Organisasi Petani Sampaikan Masalah Agraria ke Pimpinan DPR dan 5 Menteri
Konsorsium Pembaruan Agraria (KPA) dan sejumlah organisasi petani menemui pimpinan Dewan Perwakilan Rakyat (DPR) beserta lima menteri di Kompleks Parlemen, Senayan, Jakarta, pada Rabu (24/9). Mereka mengadukan sejumlah masalah struktural di bidang agraria.
Pertemuan ini digelar tepat pada peringatan Hari Tani Nasional. Sejumlah perwakilan organisasi yang menemui pimpinan DPR beserta lima menteri itu adalah Serikat Petani Pasundan (SPP), Serikat Pekerja Tani Karawang (Sepetak), Pergerakan Petani Banten (P2B), Serikat Nelayan Indonesia (SNI), dan Kongres Aliansi Serikat Buruh Indonesia (KASBI).
Pimpinan DPR yang menerima perwakilan organisasi petani itu antara lain Wakil Ketua DPR Sufmi Dasco Ahmad, Cucun Ahmad Syamsurrijal, dan Saan Mustopa. Ketua Komisi IV DPR RI Titiek Soeharto juga terlihat hadir dalam pertemuan itu.
Adapun lima menteri Kabinet Merah Putih yang hadir dalam pertemuan tersebut adalah Menteri Kehutanan Raja Juli Antoni, Menteri Agraria dan Tata Ruang (ATR/BPN) Nusron Wahid, Menteri Pariwisata, Widiyanti Putri Wardhana, Pelaksana Tugas (Plt) Menteri Badan Usaha Milik Negara (BUMN) Dony Oskaria, Menteri Desa dan Pembangunan Daerah Tertinggal (Mendes PDTT) Yandri Susanto, serta Kepala Kantor Staf Kepresidenan (KSP) Muhammad Qodari.

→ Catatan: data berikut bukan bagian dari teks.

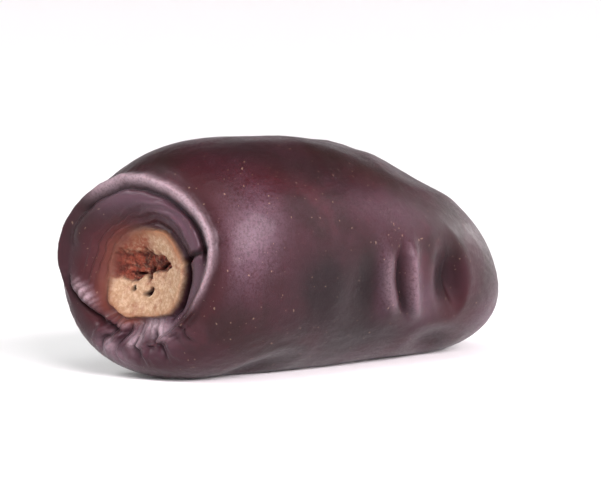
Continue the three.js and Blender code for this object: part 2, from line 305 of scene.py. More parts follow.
# %% Torn hollow, slits and holes
TORN_MARKS = (  # right and up from the scar's middle, half width, half height, turn, strength
    (-0.5, 1.15, 2.4, 0.95, 4, 1.0),
    (-3.1, 0.9, 1.9, 1.1, 8, 1.0),
    (-2.2, 0.0, 0.75, 0.5, 0, 0.8),
    (-0.6, 0.2, 0.32, 0.7, 0, 0.8),
    (1.2, 1.2, 0.9, 0.55, 30, 0.8),
)
SLIT_MARKS = (
    (0.9, 0.95, 0.95, 0.28, 33, 1.0),
    (-1.9, 0.15, 0.8, 0.2, -5, 0.8),
    (-0.65, 0.4, 0.5, 0.22, 60, 0.8),
)
HOLE_MARKS = (
    (-1.95, -1.0, 0.32, 0.28, 0, 1.0),
    (-0.5, -1.4, 0.5, 0.32, 15, 1.0),
    (-0.15, -1.0, 0.22, 0.26, 0, 0.7),
)
TORN_DEPTH, SLIT_DEPTH, HOLE_DEPTH = 0.4, 0.7, 0.6
TORN_FRAY, SLIT_FRAY, HOLE_FRAY = 1.0, 0.6, 0.5
TORN_CUT, SLIT_CUT, HOLE_CUT = (0.3, 0.75), (0.35, 0.8), (0.35, 0.8)
RAGGED = ((0.3, 0.7), (0.22, 0.32))  # height and blob size of each layer of noise
CORK = ((0.1, 0.9), (0.06, 0.4), (0.04, 0.2))
CORK_SHARE, CORK_SHARE_TORN = 0.6, 0.7
FIBRE_HEIGHT, FIBRE_SIZE, FIBRES_ROUND, FIBRES_OUT = 0.12, 0.5, 4.5, 2


def mark(right, up, wide, high, turn):
    """A leaning oval bell on the stem end, placed from the middle of the scar."""
    swing = math.radians(turn)
    dx = scar_right - right
    dy = scar_up - up
    return bell(np.hypot((dx * math.cos(swing) + dy * math.sin(swing)) / wide,
                         (dy * math.cos(swing) - dx * math.sin(swing)) / high), 1)


def marks(table):
    return sum(strength * mark(*place) for *place, strength in table)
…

Sekretaris Jenderal Konsorsium Pembaruan Agraria (KPA) Dewi Kartika mengatakan, Hari Tani Nasional menandai lahirnya Undang-Undang Nomor 5 Tahun 1960 tentang Peraturan Dasar Pokok-Pokok Agraria. Melalui UU tersebut, negara ingin memulihkan hak atas tanah rakyat yang pada masa lalu dirampas.
“Selama 65 tahun UU Pokok Agraria masih diingkari, diabaikan, dan kalah dengan banyak undang-undang sektoral, seperti UU Kehutanan, UU Minerba, UU Cipta Kerja yang justru memunggungi petani, memunggungi nelayan, masyarakat adat dan perempuan di pedesaan,” kata Dewi.
Mendesak Dijalankannya Reforma Agraria
Dalam pertemuan itu, Dewi menyampaikan sejumlah masalah struktural agraria, salah satunya mengenai konflik agraria berkaitan dengan lahan masyarakat. Ia menyebut permasalahan agraria kerap melibatkan lintas sektoral, karena bukan hanya terkait Kementerian Kehutanan dan Kementerian ATR/BPN, melainkan juga Kementerian Pariwisata hingga Kementerian BUMN.
Dewi mengungkapkan, saat ini para petani dan nelayan mampu berdaulat dengan menciptakan lumbung pangan, tetapi tanahnya tidak kunjung diakui. Bahkan, ada juga petani dan nelayan yang kehilangan tanahnya maupun aksesnya ke laut.
"Presiden dan DPR RI harus menjalankan reforma agraria sejati sekarang juga," kata Dewi.
Dia mengatakan beberapa waktu lalu marak aksi demonstrasi yang terjadi di berbagai daerah hingga menimbulkan aksi penjarahan rumah pejabat. Namun, penjarahan tanah-tanah rakyat dan kekayaan di pedesaan justru luput dari perhatian.
"Konsesi-konsesi itu terus berdiri, bahkan puluhan tahun. Jadi ini adalah serikat-serikat tani yang sebenarnya bukan baru, karena sejak dari Orde Baru sudah menguasai tanah, sudah menjadi kampung, menjadi desa definitif, tapi tidak kunjung dimerdekakan," katanya.